**EXERCISE**
Return only the lines from the top of the material through the line marked by "const BROW_DROP = 72;", unaltered.

┌──

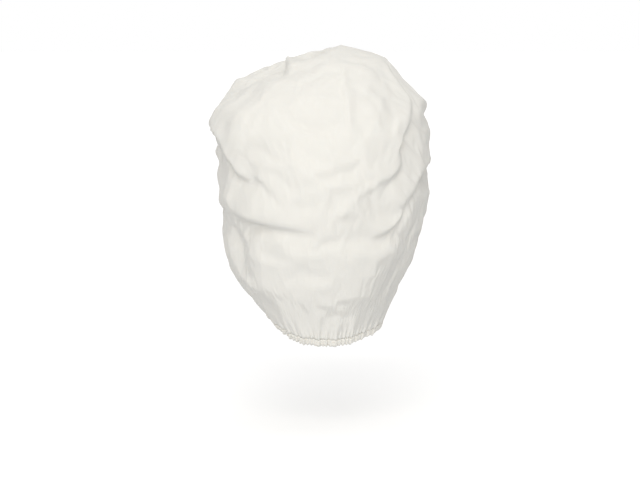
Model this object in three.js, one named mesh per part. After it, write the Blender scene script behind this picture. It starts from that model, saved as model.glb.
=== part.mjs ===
// A disposable hair cover cap as it is worn: a round sheet of non-woven fabric, slack over the crown,
// gathered onto an elastic hem that runs over the brow, past the cheeks and round the nape.
// Sizes are in millimetres. The origin is the topmost point of the head inside the cap, +Z is up,
// the wearer's face looks along +Y and the back of the cap faces -Y.
// Angles go round the head in degrees: 0 is the back, 90 the +X side, 180 the face, -90 the -X side.
// Levels go up the cap: 0 is the hem and 1 the top.
import * as THREE from "three";

// Overall sizes of the worn cap, without its folds.
const CAP_WIDTH = 181;
const BACK_REACH = 110;
const FRONT_REACH = 99;
const CROWN_RISE = 12.5;
const NAPE_DROP = 229;
const CHEEK_DROP = 213;
const BROW_DROP = 72;

// The fabric wall, and the elastic hem that closes its edge.
const WALL = 1.2;
const HEM_HEIGHT = 6;
const HEM_THICKNESS = 3.2;
const HEM_CLEARANCE = 0.3;

// The gathers that the elastic draws up, and the size that the folds below are shares of.
const GATHER_COUNT = 24;
const GATHER_DEPTH = 2.2;
const GATHER_LENGTH = 60;
const FOLD_DEPTH = 6.5;
const FOLD_SPREAD = 26;

// How finely the surface is divided. Rows lie closer together across the middle, where the folds are.
const COLUMNS_PER_GATHER = 4;
const ROWS = 28;
const ROW_CROWDING = 0.3;
const PATH_STEPS = 4;

// Forms that are plain ratios: how much wider than an even arch the hem runs across the brow, which
// dies away towards the top, how crisp a fold's lip is, how deep and how wide the hollow under it is
// next to the lip, and the share of the levels over which the folds die away towards the top.
const BROW_BREADTH = 0.7;
const LIP_CRISPNESS = 1.7;
const HOLLOW_DEPTH = 0.4;
const HOLLOW_WIDTH = 2.6;
const TOP_FADE = 0.06;

const HALF_WIDTH = CAP_WIDTH / 2;
const COLUMNS = GATHER_COUNT * COLUMNS_PER_GATHER;

// Sections of the cap without its folds. Reaches are shares of BACK_REACH, FRONT_REACH and half of
// CAP_WIDTH; falls are shares of the whole height on that side; cheek is how far the front quarters
// stand out past an ellipse, and shift how far the section sits towards +X, both of half CAP_WIDTH.
const SECTION_COLUMNS = [
  "at", "back", "backFall", "right", "rightFall", "front", "frontFall", "left", "leftFall", "cheek", "shift",
];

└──

**EXERCISE RESULT**
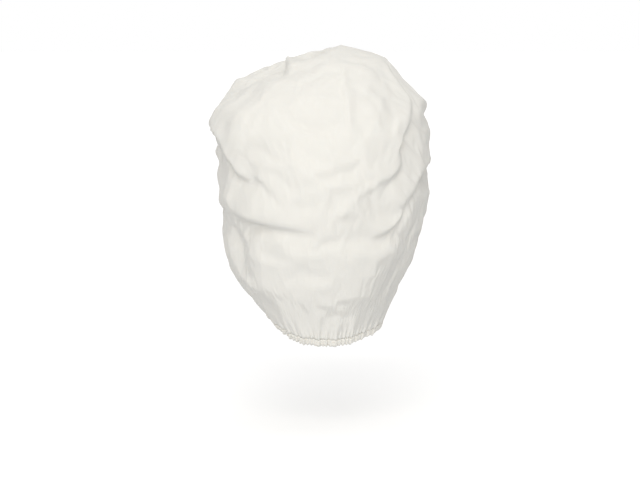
Model this object in three.js, one named mesh per part. After it, write the Blender scene script behind this picture. It starts from that model, saved as model.glb.
=== part.mjs ===
// A disposable hair cover cap as it is worn: a round sheet of non-woven fabric, slack over the crown,
// gathered onto an elastic hem that runs over the brow, past the cheeks and round the nape.
// Sizes are in millimetres. The origin is the topmost point of the head inside the cap, +Z is up,
// the wearer's face looks along +Y and the back of the cap faces -Y.
// Angles go round the head in degrees: 0 is the back, 90 the +X side, 180 the face, -90 the -X side.
// Levels go up the cap: 0 is the hem and 1 the top.
import * as THREE from "three";

// Overall sizes of the worn cap, without its folds.
const CAP_WIDTH = 181;
const BACK_REACH = 110;
const FRONT_REACH = 99;
const CROWN_RISE = 12.5;
const NAPE_DROP = 229;
const CHEEK_DROP = 213;
const BROW_DROP = 72;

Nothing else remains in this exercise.